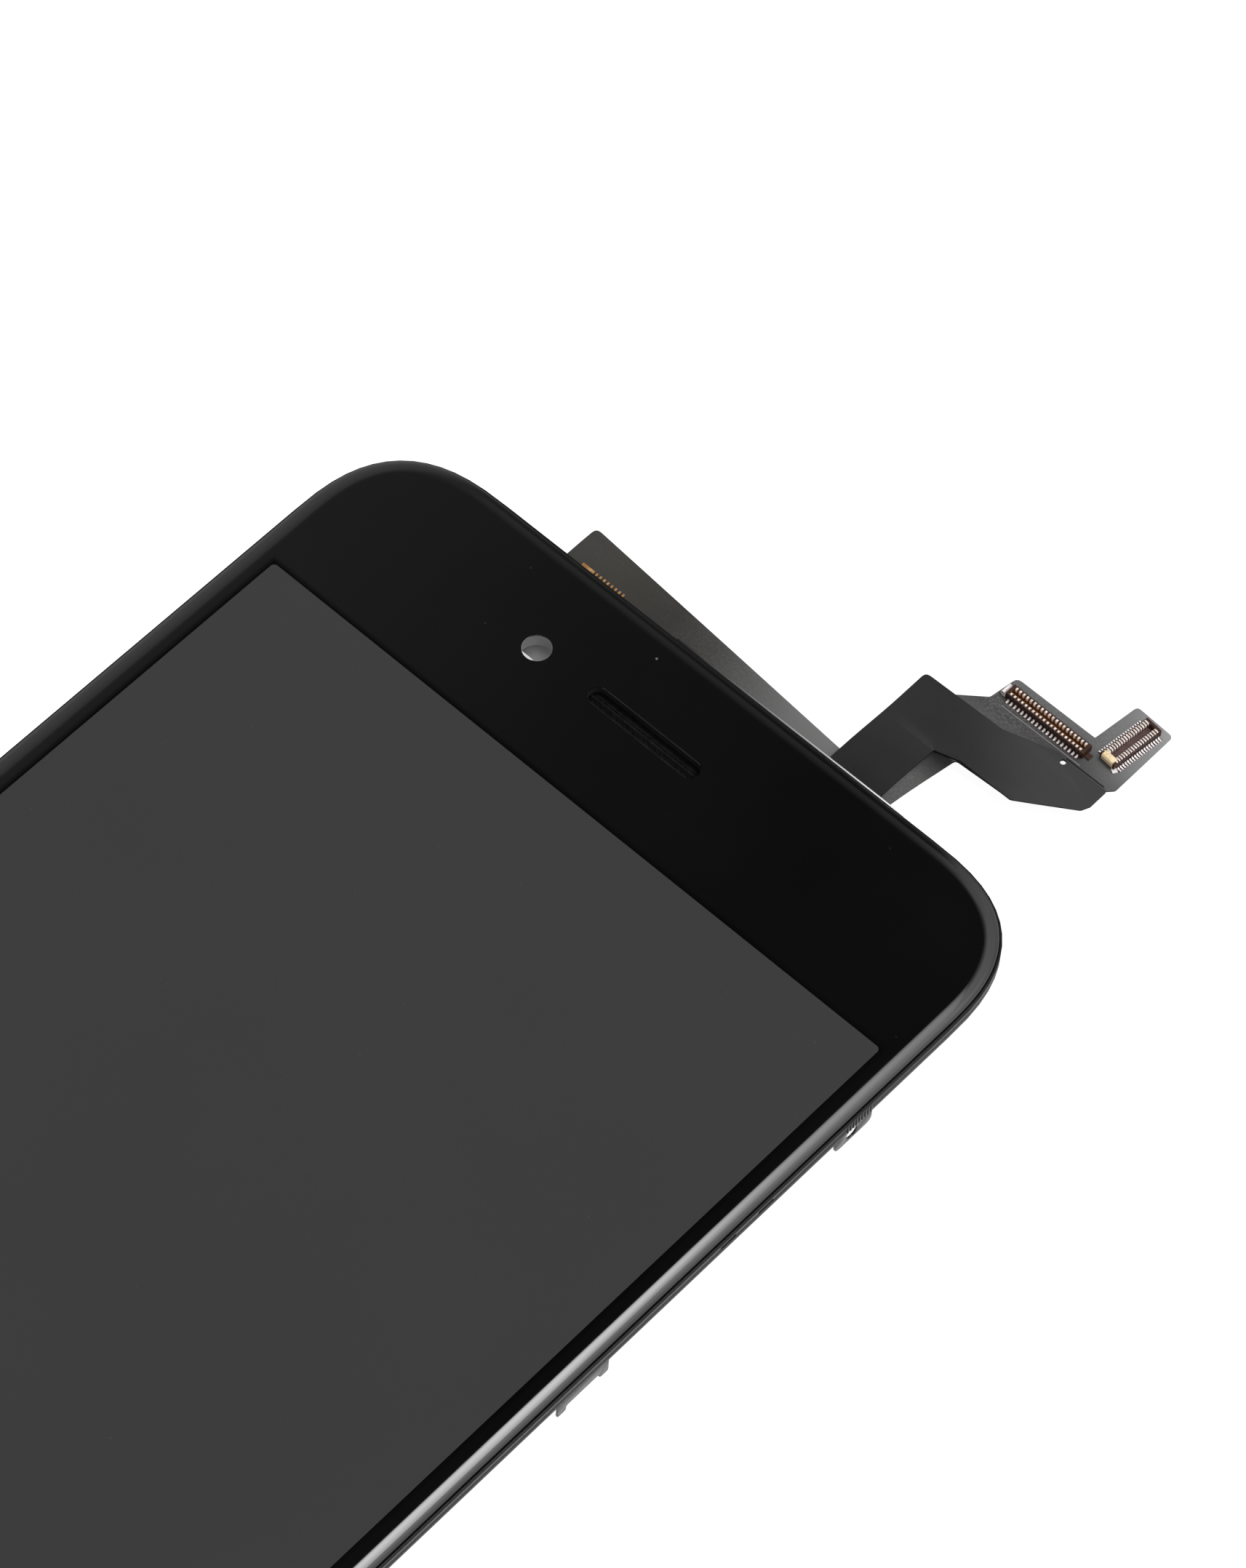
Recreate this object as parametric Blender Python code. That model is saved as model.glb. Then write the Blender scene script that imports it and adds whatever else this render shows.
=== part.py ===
---
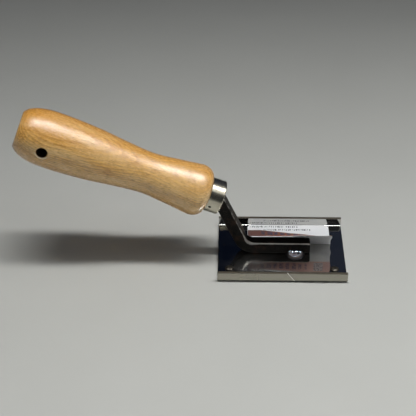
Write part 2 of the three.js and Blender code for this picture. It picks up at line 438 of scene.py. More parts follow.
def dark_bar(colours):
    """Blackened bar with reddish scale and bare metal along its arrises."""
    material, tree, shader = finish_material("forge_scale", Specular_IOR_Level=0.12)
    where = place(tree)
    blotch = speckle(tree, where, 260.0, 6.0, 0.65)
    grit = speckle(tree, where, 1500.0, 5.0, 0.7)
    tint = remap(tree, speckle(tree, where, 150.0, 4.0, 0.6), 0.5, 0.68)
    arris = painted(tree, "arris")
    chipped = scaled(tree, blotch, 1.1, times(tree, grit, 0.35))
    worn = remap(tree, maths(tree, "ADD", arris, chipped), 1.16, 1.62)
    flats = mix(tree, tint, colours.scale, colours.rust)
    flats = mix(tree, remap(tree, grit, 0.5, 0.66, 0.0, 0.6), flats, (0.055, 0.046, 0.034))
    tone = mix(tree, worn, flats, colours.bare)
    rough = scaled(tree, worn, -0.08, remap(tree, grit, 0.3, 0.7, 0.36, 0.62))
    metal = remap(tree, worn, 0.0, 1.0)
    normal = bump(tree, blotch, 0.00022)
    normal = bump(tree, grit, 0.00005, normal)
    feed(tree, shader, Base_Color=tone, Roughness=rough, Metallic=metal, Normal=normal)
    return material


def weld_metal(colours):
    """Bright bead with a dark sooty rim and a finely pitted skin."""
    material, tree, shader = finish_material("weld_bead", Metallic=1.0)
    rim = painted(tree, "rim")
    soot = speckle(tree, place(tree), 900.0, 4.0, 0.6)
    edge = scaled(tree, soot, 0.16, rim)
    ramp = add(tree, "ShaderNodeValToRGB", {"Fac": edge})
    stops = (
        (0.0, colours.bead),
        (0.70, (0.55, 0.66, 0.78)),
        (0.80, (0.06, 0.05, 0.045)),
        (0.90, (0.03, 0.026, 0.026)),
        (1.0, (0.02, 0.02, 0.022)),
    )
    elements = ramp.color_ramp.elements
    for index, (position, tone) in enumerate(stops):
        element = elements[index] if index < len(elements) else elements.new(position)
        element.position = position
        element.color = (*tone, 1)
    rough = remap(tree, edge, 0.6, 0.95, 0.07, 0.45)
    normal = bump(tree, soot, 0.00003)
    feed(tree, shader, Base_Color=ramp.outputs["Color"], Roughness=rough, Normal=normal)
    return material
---
Lines containing the word "Blender" are to be tallied; report only the total.

2